◆ **GIVEN PROBLEM**: Which lines below fall between the one containing "from mathutils import Matrix, Vector, noise" and the one containing "obj.parent = empty"? Repeat them exactly, counting both of those lines, and add nothing else.

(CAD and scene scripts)
━━━━━━━━━━━━━━━━━━━━

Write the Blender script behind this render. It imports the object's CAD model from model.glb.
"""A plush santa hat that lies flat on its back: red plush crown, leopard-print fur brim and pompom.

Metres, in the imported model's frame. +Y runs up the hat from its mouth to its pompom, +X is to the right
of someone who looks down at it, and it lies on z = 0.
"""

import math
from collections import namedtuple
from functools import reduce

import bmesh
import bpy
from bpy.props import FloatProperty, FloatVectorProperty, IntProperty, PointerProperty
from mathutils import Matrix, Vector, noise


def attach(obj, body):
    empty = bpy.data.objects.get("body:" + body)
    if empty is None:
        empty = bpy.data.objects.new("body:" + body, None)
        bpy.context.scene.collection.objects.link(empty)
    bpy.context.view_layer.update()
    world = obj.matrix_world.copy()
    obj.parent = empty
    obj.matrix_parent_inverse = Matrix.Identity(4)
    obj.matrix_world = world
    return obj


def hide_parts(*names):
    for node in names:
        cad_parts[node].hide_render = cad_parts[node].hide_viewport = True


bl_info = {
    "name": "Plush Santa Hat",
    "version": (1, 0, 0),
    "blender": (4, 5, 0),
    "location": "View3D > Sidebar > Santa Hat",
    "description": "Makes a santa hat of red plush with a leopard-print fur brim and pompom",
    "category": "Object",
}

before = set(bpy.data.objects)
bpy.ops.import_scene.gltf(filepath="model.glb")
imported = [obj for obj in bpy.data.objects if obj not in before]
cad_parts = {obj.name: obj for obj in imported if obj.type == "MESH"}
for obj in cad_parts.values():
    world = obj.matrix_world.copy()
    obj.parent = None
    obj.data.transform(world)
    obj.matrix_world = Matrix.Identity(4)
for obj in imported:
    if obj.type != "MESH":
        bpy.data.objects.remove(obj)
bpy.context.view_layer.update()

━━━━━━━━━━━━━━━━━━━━

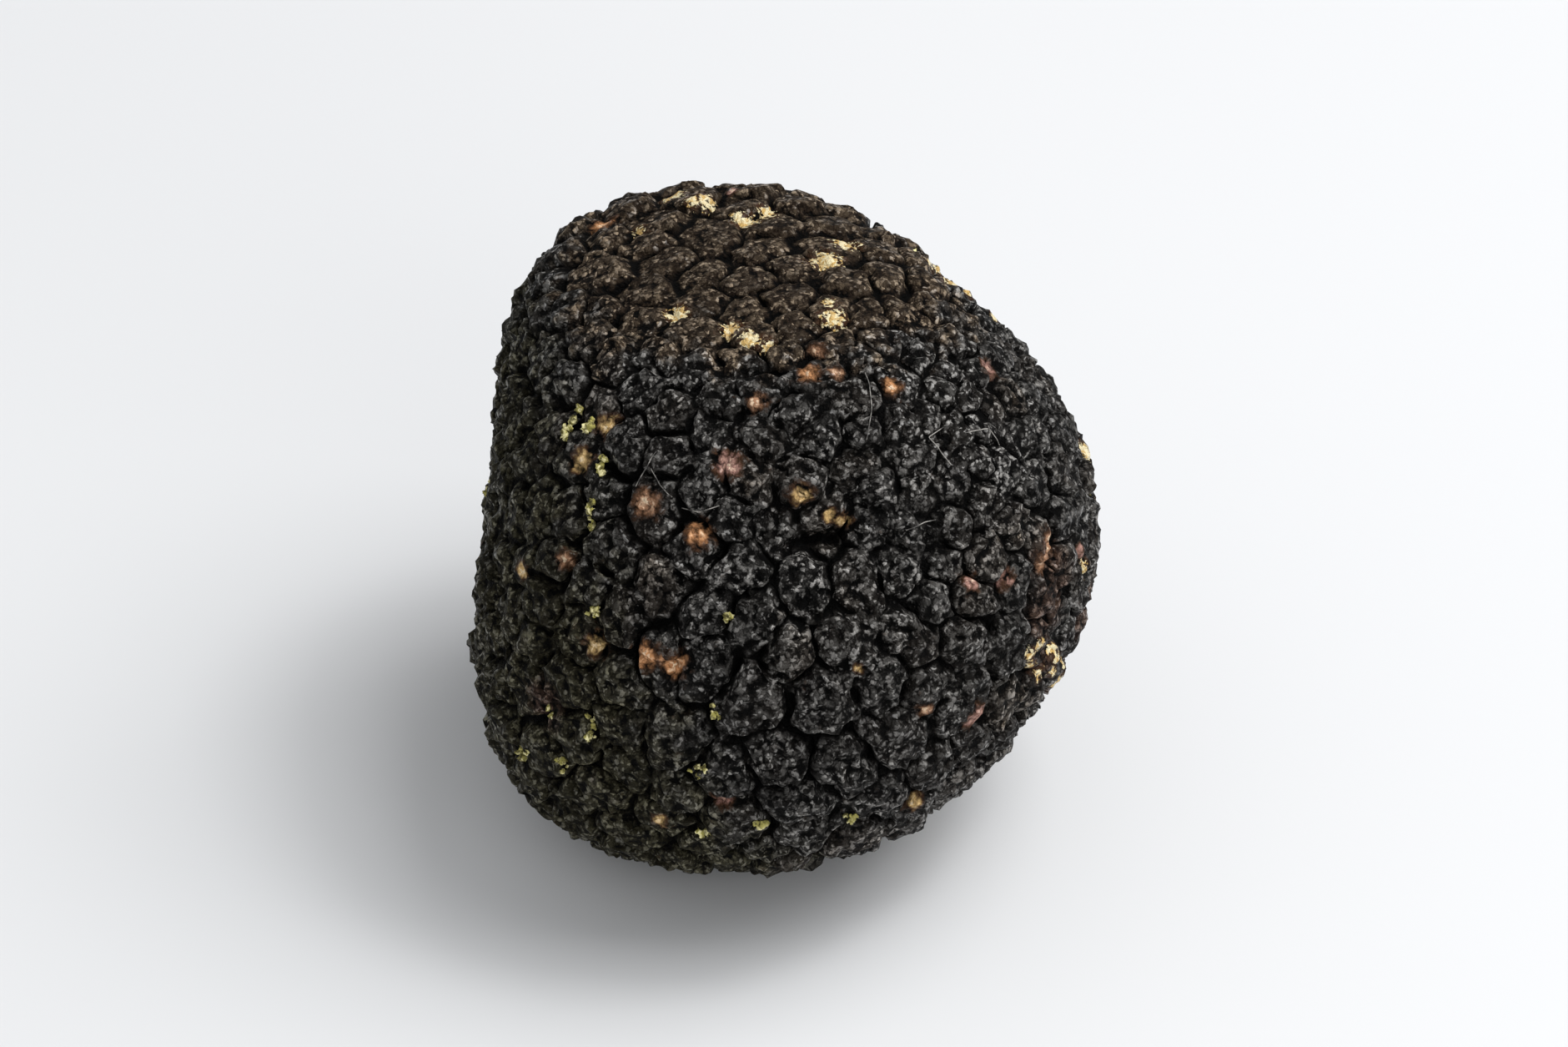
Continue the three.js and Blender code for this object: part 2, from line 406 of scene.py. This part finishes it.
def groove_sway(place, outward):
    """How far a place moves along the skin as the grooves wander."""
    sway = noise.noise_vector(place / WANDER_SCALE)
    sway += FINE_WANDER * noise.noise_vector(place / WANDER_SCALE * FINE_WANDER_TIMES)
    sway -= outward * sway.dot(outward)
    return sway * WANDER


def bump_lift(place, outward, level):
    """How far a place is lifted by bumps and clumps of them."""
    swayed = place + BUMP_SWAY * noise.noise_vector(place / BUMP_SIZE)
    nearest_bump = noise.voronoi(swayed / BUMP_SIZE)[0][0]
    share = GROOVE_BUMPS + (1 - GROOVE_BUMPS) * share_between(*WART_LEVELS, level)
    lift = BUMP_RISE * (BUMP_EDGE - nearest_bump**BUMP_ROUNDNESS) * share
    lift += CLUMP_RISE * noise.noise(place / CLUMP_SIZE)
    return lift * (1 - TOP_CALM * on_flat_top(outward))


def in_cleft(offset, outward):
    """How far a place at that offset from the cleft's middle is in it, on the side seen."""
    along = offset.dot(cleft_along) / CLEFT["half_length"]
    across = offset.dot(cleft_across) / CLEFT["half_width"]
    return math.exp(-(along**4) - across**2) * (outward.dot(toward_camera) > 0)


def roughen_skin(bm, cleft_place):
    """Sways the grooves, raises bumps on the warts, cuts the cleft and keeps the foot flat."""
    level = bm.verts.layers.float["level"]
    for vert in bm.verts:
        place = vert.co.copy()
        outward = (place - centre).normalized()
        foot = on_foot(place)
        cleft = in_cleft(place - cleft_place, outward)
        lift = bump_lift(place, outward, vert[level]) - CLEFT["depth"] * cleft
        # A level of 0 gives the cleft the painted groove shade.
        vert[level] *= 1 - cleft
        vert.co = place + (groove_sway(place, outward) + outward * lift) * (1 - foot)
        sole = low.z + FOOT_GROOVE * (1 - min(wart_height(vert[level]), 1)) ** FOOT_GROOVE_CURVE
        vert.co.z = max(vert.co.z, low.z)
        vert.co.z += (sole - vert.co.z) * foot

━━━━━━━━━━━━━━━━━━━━

◆ **SOLUTION TO THIS EXERCISE**:
from mathutils import Matrix, Vector, noise


def attach(obj, body):
    empty = bpy.data.objects.get("body:" + body)
    if empty is None:
        empty = bpy.data.objects.new("body:" + body, None)
        bpy.context.scene.collection.objects.link(empty)
    bpy.context.view_layer.update()
    world = obj.matrix_world.copy()
    obj.parent = empty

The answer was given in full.